Podcast: Dionne Bezerra Rolim
No estudo, os pesquisadores compilaram e analisaram 22.338 de casos de melioidose em seres humanos e animais, além de registros sobre os ambientes em que essa bactéria já havia sido encontrada, entre 1910 e 2014. Eles verificaram que durante esse período a B. pseudomallei se dispersou por muito mais países do que se imaginava. Isso porque os pesquisadores estimam ter havido uma significativa subnotificação dos casos da doença em 45 países onde ela é endêmica, devido ao fato de a doença ser pouco conhecida pelos profissionais de saúde. É o caso, por exemplo, do Brasil, México, Peru e Argentina. Além deles, outros 34 países que nunca tinham registrado casos de melioidose podem ser endêmicos, como Paraguai, Bolívia e Suriname. De acordo com o estudo, o número de casos por ano no mundo é de cerca de 165 mil, dos quais 89 mil resultam em morte.
Ao que tudo indica, a América Latina está entre as regiões mais vulneráveis. Os pesquisadores estimam que, por ano, 246 milhões de pessoas possam contrair a bactéria, por meio da inalação de partículas suspensas no ar contaminadas, ingestão ou aspiração de água contaminada, inoculação em pele e mucosas com lesão. Ambientes chuvosos com altas temperaturas são considerados mais suscetíveis à presença da B. pseudomallei. Além disso, solos argilosos e modificados por conta de ações humanas, sobretudo pela agricultura irrigada, também se mostraram mais associados à presença da bactéria.
“A melioidose é uma doença de transmissão ambiental”, explica Dionne. “As mudanças climáticas podem interferir em fatores relacionados à distribuição do microrganismo no ambiente como composição do solo, precipitações e temperaturas elevadas, o que pode aumentar a dispersão da doença.” Em países em desenvolvimento, segundo ela, essas alterações são ainda mais difíceis de controlar, o que poderia indiretamente interferir na distribuição da melioidose.

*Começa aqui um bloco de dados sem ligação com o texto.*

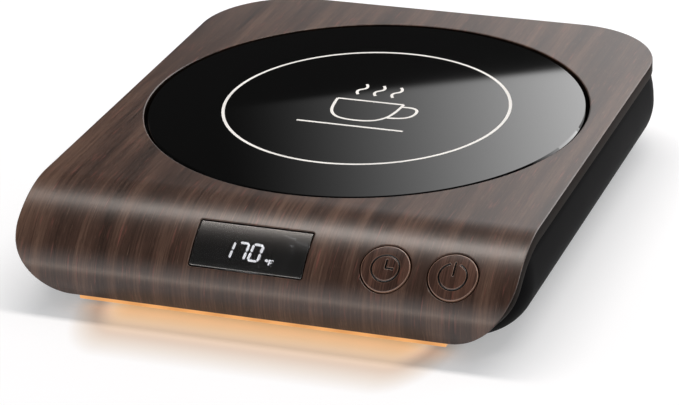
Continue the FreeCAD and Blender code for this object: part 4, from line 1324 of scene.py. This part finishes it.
CLASSES = (
    WarmerFinish,
    MUGWARMER_OT_cover,
    MUGWARMER_OT_hot_plate,
    MUGWARMER_OT_display,
    MUGWARMER_OT_buttons,
    MUGWARMER_OT_tray,
    MUGWARMER_OT_light_bar,
    MUGWARMER_OT_inner_parts,
    MUGWARMER_OT_stage,
    MUGWARMER_PT_panel,
)


def register():
    """Adds the classes and the finish's values to the program."""
    for cls in CLASSES:
        bpy.utils.register_class(cls)
    bpy.types.Scene.mug_warmer = PointerProperty(type=WarmerFinish)


def unregister():
    """Takes them out again."""
    del bpy.types.Scene.mug_warmer
    for cls in reversed(CLASSES):
        bpy.utils.unregister_class(cls)


def main():
    """Builds every piece in order."""
    register()
    for piece in PIECES:
        getattr(bpy.ops.mug_warmer, piece)()


if __name__ == "__main__":
    main()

No Brasil, a primeira descrição da doença foi registrada em 2003, no Ceará. Desde então, o estado continua diagnosticando casos de melioidose. O diagnóstico da enfermidade é difícil pelo fato de a doença ser pouco conhecida e não apresentar quadro clínico característico, isto é, os sintomas podem ser confundidos com outras infecções comuns. O diagnóstico só é feito por meio de cultura microbiológica, que exige estrutura laboratorial não disponível em todos os serviços de saúde do país. Além disso, a B. pseudomallei é resistente a vários antibióticos.
Artigo científico
Limmathurotsakul, D. et al. Predicted global distribution of Burkholderia pseudomallei and burden of melioidosis. Nature Microbiology. jan. 2016.